Статьи, 1988-1991 | страница 40
Состоит ли «обладание настоящим» только лишь в потреблении материальных благ? Вряд ли кто-нибудь станет это утверждать. Поэтому И.Клямкин и добавляет, что советские люди жили в духовной пустыне, что всё, что с ними происходило, было «лишено самостоятельного нравственного значения». Что на это сказать? Что более сотни миллионов людей впервые приобщились к книге и их духовный мир приобрел тем самым новое измерение? Что сам процесс обучения, овладения новыми навыками, новым, свойственным индустриальной цивилизации мироощущением не мог не означать духовного развития и не побуждать к философским исканиям, пусть и на обыденном уровне? Что разрушение патриархального уклада дало десяткам миллионов людей недоступный ранее духовный опыт свободной любви? Все это для И.Клямкина — жалкие слова. Старшее поколение, которое считает, что «жили тяжело, но хорошо» — опасно больные, которых надо немедленно переубедить, чтобы они хотя бы умереть смогли, покаявшись.
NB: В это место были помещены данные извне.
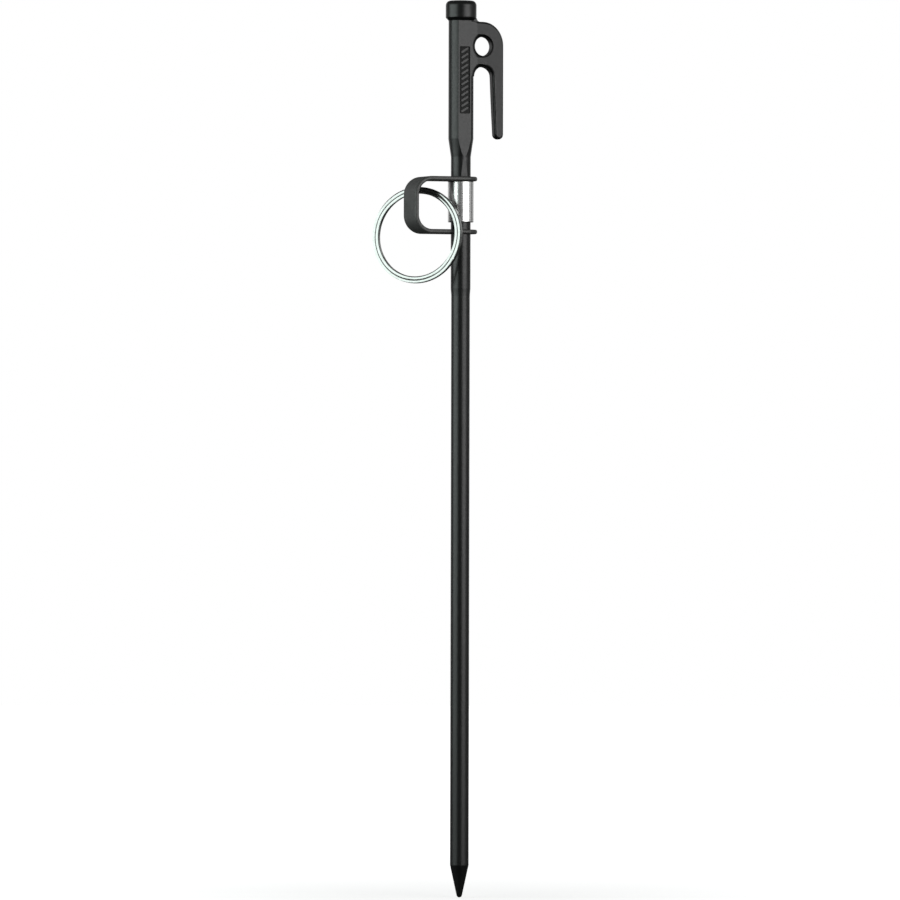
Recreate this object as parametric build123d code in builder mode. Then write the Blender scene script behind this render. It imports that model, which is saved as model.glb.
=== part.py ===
"""Forged tie-out stake with a swivel bracket and a split ring.

Frame: millimetres, +Z up along the shank with the point at the origin, +X towards the
hook, -Y towards the face that carries the marked panel.
"""
import os
from math import asin, atan2, cos, degrees, hypot, pi, radians, sin, tan

from build123d import *

# ---- stake: lengths along Z from the point ----
TOTAL_LENGTH = 480.0
CONE_LENGTH = 17.4
NECK_START = 322.0
NECK_RUN_IN = 4.0
NECK_END = 396.4
HANDLE_START = 406.0
HEAD_LENGTH = 10.7
HEAD_BEVEL = 1.6

# ---- stake: radii ----
TIP_RADIUS = 1.5
SHANK_RADIUS = 5.0
NECK_RADIUS = 5.3
HANDLE_RADIUS = 6.7
HEAD_RADIUS = 8.25
HEAD_TOP_ROUND = 2.6
HEAD_RIM_ROUND = 0.9

# ---- stake: flats on the two sides of the handle ----
FLAT_OFFSET = 5.6
FLAT_NECK_OFFSET = 4.97
FLAT_END = 385.7
FLAT_RUN_OUT = 1.6

# ---- stake: hook; its faces start on the flats and draft inwards towards its outer edge ----
HOOK_REACH = 24.0
HOOK_TOP = 468.8
HOOK_CORNER_RADIUS = 12.6
HOOK_EDGE_ROUND = 1.2
HOOK_DRAFT = 13.0
DRAFT_START = 7.1
EYE_X, EYE_Z, EYE_RADIUS = 12.1, 455.8, 5.1
SLOT_X, SLOT_Z, SLOT_RADIUS = 11.95, 439.5, 5.35
FINGER_END = 406.1
FINGER_WIDTH = 5.3
FINGER_MID_WIDTH = 6.0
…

Красной нитью проходит через статью мысль, что массовые репрессии органично вошли в общественное сознание, являясь неотъемлемой оборотной стороной самоотверженности. Если жизнь в СССР не имеет нравственного смысла (а это якобы очевидно), «то в настоящем становятся оправданными не только бытовые неудобства, но и предательства родных и друзей, и преступления, и всеобщий страх, и подозрительность (тоже всеобщая), считающая себя бдительностью, и ложь…». Если следовать логике И.Клямкина, то мы приходим к выводу о единении народа и машины террора. Говоря, что в глазах масс были оправданными преступления, мы тем самым утверждаем, что массы якобы знали, что Н.И.Вавилов не виновен, но цинично соглашались с его убийством, поскольку были лишены нравственности.8 Можно ли принять это утверждение? Думаю, что никак нельзя.
Если бы массы были склонны оправдать преступления, не было бы нужды репрессивному аппарату столько сил тратить на выколачивание признаний, устройство открытых процессов даже с международными наблюдателями, тщательное предотвращение огласки. Недаром герой Ю.Домбровского подчеркнул принципиальную разницу двух репрессивных режимов: сталинизм держался на инерции доверия к революционерам, фашизм же с самого начала откровенно изложил нацистскую программу и ни в чем не обманул свою паству. ГУЛАГ вынужден был располагать свои лагеря в глухой тайге, а до Заксенхаузена электричка из Берлина идет полчаса.
Вернемся к роману Ю.Домбровского и выстроим всех его персонажей. Кто из них оправдывал преступления? Почти никто. У одних следователей в душе застыл ужас (значит, об оправдании ими репрессий речи не было), другие следователи вообще не понимали, что такое преступление (значит, не стояло и вопроса об оправдании). Из людей же, непричастных к этому кругу, ни у одного нет и намека на оправдание происходящего. Но есть сформулированное стариком-плотником общее отношение как к народному бедствию, как к действию неодолимой силы, которая заставляет и лгать, и предавать. Сейчас у нас много гордых духом людей, которые легко обвинят этого старика в безнравственности. Но это — совершенно иная безнравственность, чем та, о которой говорит И.Клямкин.